Friday, December 16, 2011

Ugandan President Pleads With International Donors Not To Allow Concern For Gay Rights To Affect Foreign Aid; “Homosexuals Also Need Trains”

Ugandan President Yoweri Museveni on Friday urged international donors not to let concerns for gay rights affect development aid, saying homosexuals also needed roads, power, and trains. "Before anyone gives me a lecture about homosexuals and their rights, first talk about railways," Museveni told delegates at the end of a regional meeting in Kampala attended by five other African presidents. "Homosexuals also need electricity, homosexuals also need roads, homosexuals also need railways," Museveni said to applause, according to a report by the AFP. Earlier this month, United States President Barack Obama ordered all government agencies, including those handing out aid, to put gay, lesbian, bisexual and transgender rights at the center of United States foreign policy. Homosexuality is outlawed in many African countries and discrimination against gays and lesbians is rife on the continent, with South Africa being the only country that recognizes gay rights and same sex marriage.

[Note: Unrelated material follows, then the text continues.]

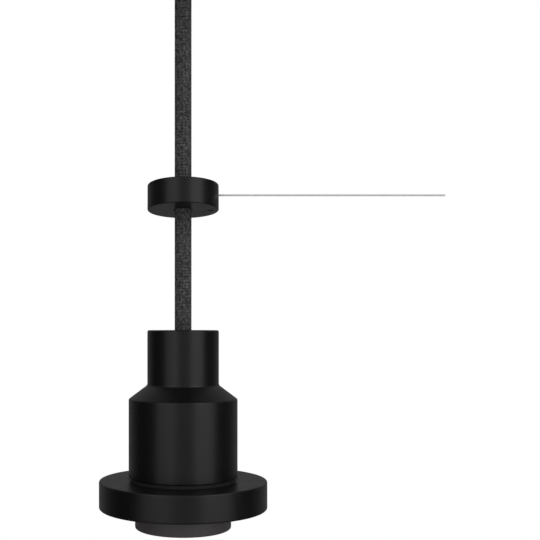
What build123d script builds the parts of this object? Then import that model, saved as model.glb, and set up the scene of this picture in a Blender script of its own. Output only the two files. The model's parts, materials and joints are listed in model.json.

In Uganda, homosexuality is punishable by up to life in prison. A controversial bill that calls for the death penalty for certain homosexual acts was recently re-introduced in the Ugandan parliament after lawmakers failed to debate it during the last session of the legislative body. It brings in the death penalty for anyone caught engaging in homosexual acts for the second time as well as for gay sex where one partner is a minor or has HIV.